• _Short problem_: Return the lines exactly as they stand, from the first of the material through the line containing "foot_w = 6.4;".

___

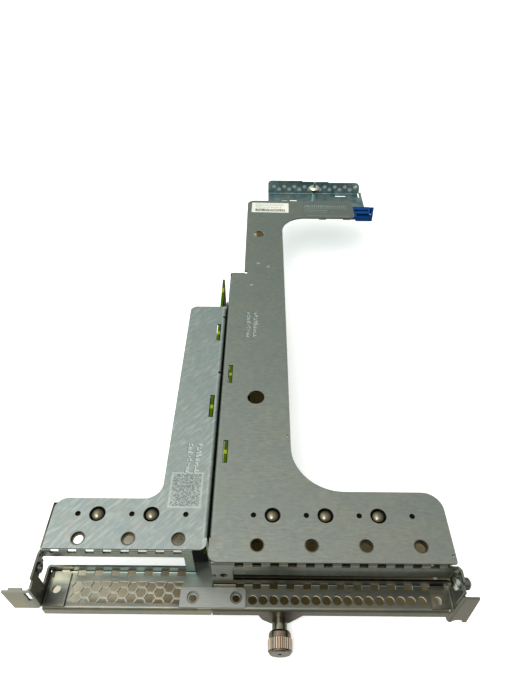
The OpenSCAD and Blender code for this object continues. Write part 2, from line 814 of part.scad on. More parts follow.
module screw_knob() {
    cup_r = ferrule_r + clear;
    body_r = knob_r - 0.5;
    band0 = 3.6;
    band1 = knob_l - 1.2;
    groove_w = 0.44;
    color([0.80, 0.79, 0.74])
        difference() {
            on_screw_axis(knob_near) polygon([
                [cup_r, 0], [body_r - 0.7, 0], [body_r, 1], [body_r, band0], [knob_r, band0],
                [knob_r, band1], [body_r, band1], [body_r, knob_l - 0.5],
                [body_r - 0.5, knob_l], [0, knob_l], [0, knob_cup + knob_bore],
                [shank_r + fit, knob_cup + knob_bore], [shank_r + fit, knob_cup],
                [cup_r, knob_cup]]);
            for (i = [0 : knurl_count - 1])
                translate([screw_x, knob_near - band0 + 0.1, screw_z])
                    rotate([90, i * 360 / knurl_count, 0])
                        translate([knob_r, 0, 0])
                            rotate([0, 0, 45])
                                translate([-groove_w / 2, -groove_w / 2, 0])
                                    cube([groove_w, groove_w, band1 - band0 + 0.2]);
            pin_along_y(screw_x, knob_near - knob_l - cut, knob_near - knob_l + 1, screw_z, 0.9);
        }
}

// ---- far tray ----

tray_floor = top_z - tray_drop;
tray_near = arm_near + 20.8;
tray_far = tray_near + tray_depth;
pin_y = tray_near + pin_in;
tray_flange = 15;
tray_wall_top = top_z + 0.4;
wall_steps = [41.5, 66];
wall_step_drop = 0.8;
foot_x = [55.2, 77];
foot_w = 6.4;

// A flange under the arm, a wall down to the floor, the floor and the far wall.
module tray_section() {
    translate([tray_near - tray_flange, under_z - sheet_t])
        square([tray_flange - bend_r, sheet_t]);
    translate([tray_near - bend_r, under_z - bend_o]) quarter_ring(bend_r, bend_o, 1, 1);
    translate([tray_near, tray_floor + bend_r])
        square([sheet_t, under_z - bend_o - tray_floor - bend_r]);
    translate([tray_near + bend_o, tray_floor + bend_r])
        quarter_ring(bend_r, bend_o, -1, -1);
    translate([tray_near + bend_o, tray_floor - sheet_t])
        square([tray_far - bend_r - tray_near - bend_o, sheet_t]);
    translate([tray_far - bend_r, tray_floor + bend_r]) quarter_ring(bend_r, bend_o, 1, -1);
    translate([tray_far, tray_floor + bend_r])
        square([sheet_t, tray_wall_top - tray_floor - bend_r]);
}

vent_column = 4.75;
tray_vent_r = 1.75;

// Slots in the floor: [left, right, near, far], the last two from the near wall.
floor_slots = [[73, 83, 37.4, 40.2], [30.2, 36.5, 27.4, 31.6], [22.5, 27.5, 28.2, 31]];

module far_tray() {
    low = tray_floor - 2 * sheet_t;
    wall_r = tray_r - 2.4;
    color([0.42, 0.46, 0.47])
        difference() {
            union() {
                along_x(tray_l, tray_r) tray_section();
                for (x = foot_x)
                    box(x, x + foot_w, tray_near, tray_near + sheet_t, tray_floor - 2.4,
                        tray_floor + 2 * sheet_t);
            }
            // The far wall is rounded at its ends and steps down twice.
            along_y(tray_far - bend_r, tray_far + 2 * sheet_t) {
                spandrel([tray_l, tray_wall_top], 1, -1, 3);
                translate([wall_steps[0], tray_wall_top - wall_step_drop])
                    square([tray_r, wall_step_drop + cut]);
                translate([wall_steps[1], tray_wall_top - 2 * wall_step_drop])
                    square([tray_r, wall_step_drop + cut]);
                translate([wall_r, tray_floor + bend_r]) square([tray_r, tray_drop]);
                spandrel([wall_r, tray_wall_top - 2 * wall_step_drop], -1, -1, 4.5);
            }
            box(wall_r - 1.1, wall_r + 0.1, tray_far - 7, tray_far + 2 * sheet_t, low,
                tray_floor + bend_r);
            for (i = [0 : 16])
                pin_along_y(tray_l + 5.4 + i * vent_column, tray_far - cut,
                    tray_far + 2 * sheet_t, top_z - (i % 2 == 0 ? 5.2 : 7.8), tray_vent_r);
            translate([pin_x, pin_y, low]) cylinder(h = 4 * sheet_t, r = bushing_neck_r + fit);
            for (b = floor_slots)
                box(b[0], b[1], tray_near + b[2], tray_near + b[3], low, tray_floor + cut);
            // The flange leaves room for the touch handle.
            box(handle_l - clear, tray_r + cut, arm_near, tray_near, tray_floor, top_z);
        }
}

bushing_h = 2.5;
bushing_neck_r = pin_r + 1.2;
pin_neck = 2.4;
pin_thread_l = 2.1;

module tray_bushing() {
    color([0.55, 0.55, 0.52])
        translate([pin_x, pin_y, tray_floor])
            difference() {
                union() {
                    cylinder(h = bushing_h, r = 3.4);
                    translate([0, 0, -sheet_t]) cylinder(h = sheet_t + eps, r = bushing_neck_r);
                }
                translate([0, 0, -2 * sheet_t])
                    cylinder(h = bushing_h + 4 * sheet_t, r = pin_r + fit);
            }
}

pin_head_z = tray_floor + bushing_h + pin_travel + clear;

module tray_screw_shaft() {
    tip_z = tray_floor - sheet_t - clear - pin_thread_l;
    length = pin_head_z + pin_neck - clear - tip_z;
    color([0.60, 0.72, 0.76])
        translate([pin_x, pin_y, tip_z])
            rotate_extrude() polygon([
                [0, 0], [pin_thread_r - thread_lead, 0], [pin_thread_r, thread_lead],
                [pin_thread_r, pin_thread_l], [pin_r, pin_thread_l], [pin_r, length],
                [0, length]]);
}

// A round cap with a spigot on its top and a narrower shoulder under it.
module tray_screw_head() {
    head_h = 5.4;
    spigot_h = 3.8;
    shoulder_h = 2.2;
    shoulder_r = 3.2;
    color([0.62, 0.55, 0.40])
        translate([pin_x, pin_y, pin_head_z])
            rotate_extrude() polygon([
                [pin_r + fit, 0], [shoulder_r - 0.3, 0], [shoulder_r, 0.3],
                [shoulder_r, shoulder_h], [pin_head_r - 0.4, shoulder_h],
                [pin_head_r, shoulder_h + 0.4],
                [pin_head_r, head_h - 1.4], [pin_head_r - 1.2, head_h - 0.2],
                [pin_head_r - 2, head_h], [1.1, head_h], [1.1, head_h + spigot_h],
                [0, head_h + spigot_h], [0, pin_neck], [pin_r + fit, pin_neck]]);
}

handle_l = 74;
handle_block_l = 85.5;
handle_end_l = tray_r - 1.4;
handle_near = tray_near - 13.6;
handle_rib_near = tray_near - 10.5;
handle_tongue_near = tray_near - 16.6;
handle_top = under_z - clear;
handle_h = 5.9;
handle_tongue_h = 2.6;
ledge_drop = 2.5;
rib_t = 0.9;
groove_drop = 1.8;
groove_span = [tray_near - 7.2, tray_near - 4.3];
hollow_depth = 2.4;
end_slope = 3;
end_wall = 1.6;
end_slot_w = 1.4;

// Distance of the sloping end from the middle, at a depth y.
function end_x(y) = handle_r - end_slope * (tray_near - y) / (tray_near - handle_near);

// Moulded touch handle: a grooved block and a ledge, with a slotted end that slopes.
module touch_handle() {
    low = handle_top - handle_h;
    slot_near = handle_near + end_wall;
    slot_far = tray_near - end_wall;
    color([0.05, 0.30, 0.60])
        difference() {
            union() {
                box(handle_block_l, handle_end_l + cut, handle_rib_near, tray_near, low,
                    handle_top);
                box(handle_block_l, handle_end_l + cut, handle_near, handle_rib_near + eps, low,
                    handle_top - ledge_drop);
                box(handle_l, handle_block_l + eps, handle_tongue_near, tray_near,
                    handle_top - handle_tongue_h, handle_top);
                translate([0, 0, low])
                    linear_extrude(handle_h)
                        difference() {
                            polygon([[handle_end_l, handle_near],
                                [end_x(handle_near), handle_near],
                                [end_x(tray_near), tray_near], [handle_end_l, tray_near]]);
                            spandrel([end_x(tray_near), tray_near], -1, -1, 1);
                        }
            }
            box(handle_block_l - cut, handle_end_l, groove_span[0], groove_span[1],
                handle_top - groove_drop, handle_top + cut);
            box(handle_block_l + 1, handle_end_l, handle_rib_near - eps,
                handle_rib_near + hollow_depth, handle_top - ledge_drop, handle_top - rib_t);
            translate([0, 0, low - cut])
                linear_extrude(handle_h + 2 * cut)
                    polygon([[end_x(slot_near) - end_wall - end_slot_w, slot_near],
                        [end_x(slot_near) - end_wall, slot_near],
                        [end_x(slot_far) - end_wall, slot_far],
                        [end_x(slot_far) - end_wall - end_slot_w, slot_far]]);
        }
}

label_l = upper_l + 3.6;
label_near = arm_near + 8.4;
label_w = 31.8;
label_h = 15.8;
label_t = 0.15;
label_turn = -1.2;

module part_label() {
    color([0.93, 0.91, 0.86])
        translate([label_l, label_near, top_z])
            rotate([0, 0, label_turn])
                cube([label_w, label_h, label_t]);
}

film_l = arm_r - 43;
film_near = arm_near + 2;
film_w = 41.6;
film_h = 23;
film_corner = 3.5;

// Clear film stuck on the end of the arm.
module film_label() {
    color([0.70, 0.74, 0.72])
        translate([film_l, film_near, top_z])
            linear_extrude(label_t)
                difference() {
                    square([film_w, film_h]);
                    for (x = [0, film_w], y = [0, film_h])
                        spandrel([x, y], x > 0 ? -1 : 1, y > 0 ? -1 : 1, film_corner);
                }
}

right_top_sheet();
left_top_sheet();
right_rear_bracket();
left_rear_bracket();
splice_plate();
domed_studs();
slot_blank();
blank_screw();
dome_nut();
clinch_nut();
left_riser_board();
right_riser_board();
left_slot_connector();
right_slot_connector();
board_standoffs();
board_screws();
screw_ferrule();
screw_shank();
screw_knob();
far_tray();
tray_bushing();
tray_screw_shaft();
tray_screw_head();
touch_handle();
part_label();
film_label();
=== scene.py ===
# %% [markdown]
# # A riser cage bracket
# This lesson dresses the solid model of a server's riser cage: folded zinc-coated steel,
# two green riser boards, plated screws, a blue touch handle and two labels. The solids
# already have the right shapes, so most of the work is in materials, light and small marks.

# %% Load the frame
import bpy
from math import radians, sin
from mathutils import Matrix, Vector


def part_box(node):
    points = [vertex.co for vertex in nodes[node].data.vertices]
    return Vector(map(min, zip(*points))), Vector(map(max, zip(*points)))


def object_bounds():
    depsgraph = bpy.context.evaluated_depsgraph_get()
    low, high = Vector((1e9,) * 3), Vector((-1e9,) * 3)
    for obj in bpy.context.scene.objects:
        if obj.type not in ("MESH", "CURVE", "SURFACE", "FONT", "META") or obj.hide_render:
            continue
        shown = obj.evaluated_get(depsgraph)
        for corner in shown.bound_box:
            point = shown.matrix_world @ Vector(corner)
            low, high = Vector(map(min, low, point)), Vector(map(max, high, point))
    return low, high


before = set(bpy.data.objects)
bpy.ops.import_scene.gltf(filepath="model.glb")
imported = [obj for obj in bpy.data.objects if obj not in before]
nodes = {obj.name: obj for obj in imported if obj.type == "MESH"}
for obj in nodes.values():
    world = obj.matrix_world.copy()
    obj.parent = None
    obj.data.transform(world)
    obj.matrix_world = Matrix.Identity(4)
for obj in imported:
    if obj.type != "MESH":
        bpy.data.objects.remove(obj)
solid_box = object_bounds()
MM = 0.001
print("solids:", len(nodes), "box:", [tuple(round(c, 4) for c in p) for p in solid_box])

# %% [markdown]
# ## The camera
# The cage lies flat and is seen from behind the server, from above, with a wide lens held
# close. A close wide lens makes the near wings large and the far tray small, so its place
# matters more than its zoom. The turn is made of three simple ones: a tilt down, a hair of
# roll and a hair of yaw.

# %% Place the camera
EYE_PLACE = (5.3, -99, 277.2)
eye = bpy.data.cameras.new("eye")
eye.sensor_fit = "HORIZONTAL"
eye.sensor_width = 36
eye.lens = 36
eye.clip_start = 0.01
eye.clip_end = 60
camera = bpy.data.objects.new("camera", eye)
bpy.context.scene.collection.objects.link(camera)
tilt = Matrix.Rotation(radians(45), 4, "X")
roll = Matrix.Rotation(radians(0.6), 4, "Z")
yaw = Matrix.Rotation(radians(-0.1), 4, "Z")
camera.matrix_world = Matrix.Translation(Vector(EYE_PLACE) * MM) @ yaw @ tilt @ roll
bpy.context.scene.camera = camera
print("camera at", tuple(round(c, 4) for c in camera.matrix_world.translation))

# %% [markdown]
# ## A short way to write shader trees
# A material in Blender is a tree of nodes. Writing one out node by node makes long cells,
# so a few small helpers add a node, do a sum, mix two colours and open a node group. The
# finishes below are then short recipes.

# %% Helpers for nodes
def put(tree, kind, inputs=None, **settings):
    """Adds a node. An input may be a plain value or another node's output."""
    made = tree.nodes.new(kind)
    for name, value in settings.items():
        setattr(made, name, value)
    for name, value in (inputs or {}).items():
        if isinstance(value, bpy.types.NodeSocket):
            tree.links.new(value, made.inputs[name])
        else:
            made.inputs[name].default_value = value
    return made


def maths(tree, operation, a, b=0.0, clamp=False):
    """Does one sum with two values."""
    return put(tree, "ShaderNodeMath", {0: a, 1: b}, operation=operation,
               use_clamp=clamp).outputs[0]


def blend(tree, factor, a, b, mode="MIX"):
    """Mixes two colours."""
    return put(tree, "ShaderNodeMix", {"Factor": factor, 6: a, 7: b}, data_type="RGBA",
               blend_type=mode).outputs[2]


def spread(tree, value, low, high, out_low=0.0, out_high=1.0):
    """Stretches a value from one range to another and clamps it."""
    return put(tree, "ShaderNodeMapRange", {0: value, 1: low, 2: high, 3: out_low,
                                            4: out_high}).outputs[0]


def ramp(tree, value, stops):
    """A colour ramp through (position, colour) stops."""
    made = put(tree, "ShaderNodeValToRGB", {0: value})
    points = made.color_ramp.elements
    while len(points) < len(stops):
        points.new(0.5)
    for point, (position, colour) in zip(points, stops):
        point.position = position
        point.color = tuple(colour) + (1,)
    return made.outputs[0]


print("helpers ready")

# %% [markdown]
# ## Floor and light
# Bare metal has almost no colour of its own: it shows what is round it. A soft sky that is
# bright overhead, dim and greenish near the horizon and warmer to the left gives each fold
# its own shade. A wide sun adds one clear direction. The floor is white to the eye, while
# the light that bounces off it under the cage is that of a workbench, dim and warm.

# %% Floor
def plain_mesh(name, points, faces):
    """Adds a piece made of points and faces."""
    mesh = bpy.data.meshes.new(name)
    mesh.from_pydata([tuple(p) for p in points], [], faces)
    piece = bpy.data.objects.new(name, mesh)
    bpy.context.scene.collection.objects.link(piece)
    return piece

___

• _Result of the task_:
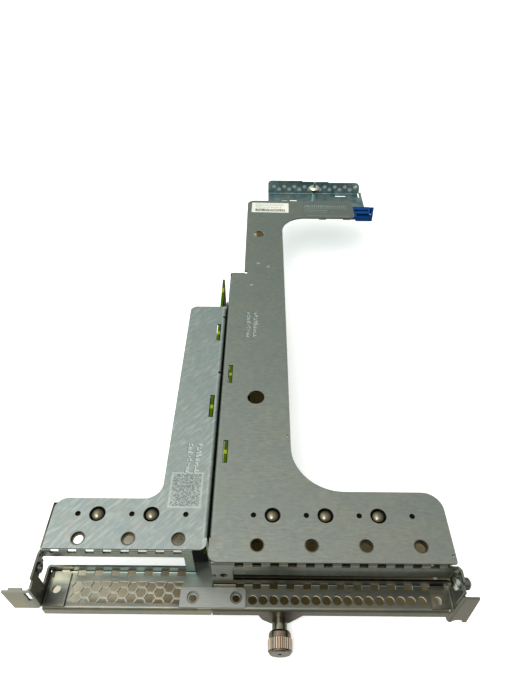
The OpenSCAD and Blender code for this object continues. Write part 2, from line 814 of part.scad on. More parts follow.
module screw_knob() {
    cup_r = ferrule_r + clear;
    body_r = knob_r - 0.5;
    band0 = 3.6;
    band1 = knob_l - 1.2;
    groove_w = 0.44;
    color([0.80, 0.79, 0.74])
        difference() {
            on_screw_axis(knob_near) polygon([
                [cup_r, 0], [body_r - 0.7, 0], [body_r, 1], [body_r, band0], [knob_r, band0],
                [knob_r, band1], [body_r, band1], [body_r, knob_l - 0.5],
                [body_r - 0.5, knob_l], [0, knob_l], [0, knob_cup + knob_bore],
                [shank_r + fit, knob_cup + knob_bore], [shank_r + fit, knob_cup],
                [cup_r, knob_cup]]);
            for (i = [0 : knurl_count - 1])
                translate([screw_x, knob_near - band0 + 0.1, screw_z])
                    rotate([90, i * 360 / knurl_count, 0])
                        translate([knob_r, 0, 0])
                            rotate([0, 0, 45])
                                translate([-groove_w / 2, -groove_w / 2, 0])
                                    cube([groove_w, groove_w, band1 - band0 + 0.2]);
            pin_along_y(screw_x, knob_near - knob_l - cut, knob_near - knob_l + 1, screw_z, 0.9);
        }
}

// ---- far tray ----

tray_floor = top_z - tray_drop;
tray_near = arm_near + 20.8;
tray_far = tray_near + tray_depth;
pin_y = tray_near + pin_in;
tray_flange = 15;
tray_wall_top = top_z + 0.4;
wall_steps = [41.5, 66];
wall_step_drop = 0.8;
foot_x = [55.2, 77];
foot_w = 6.4;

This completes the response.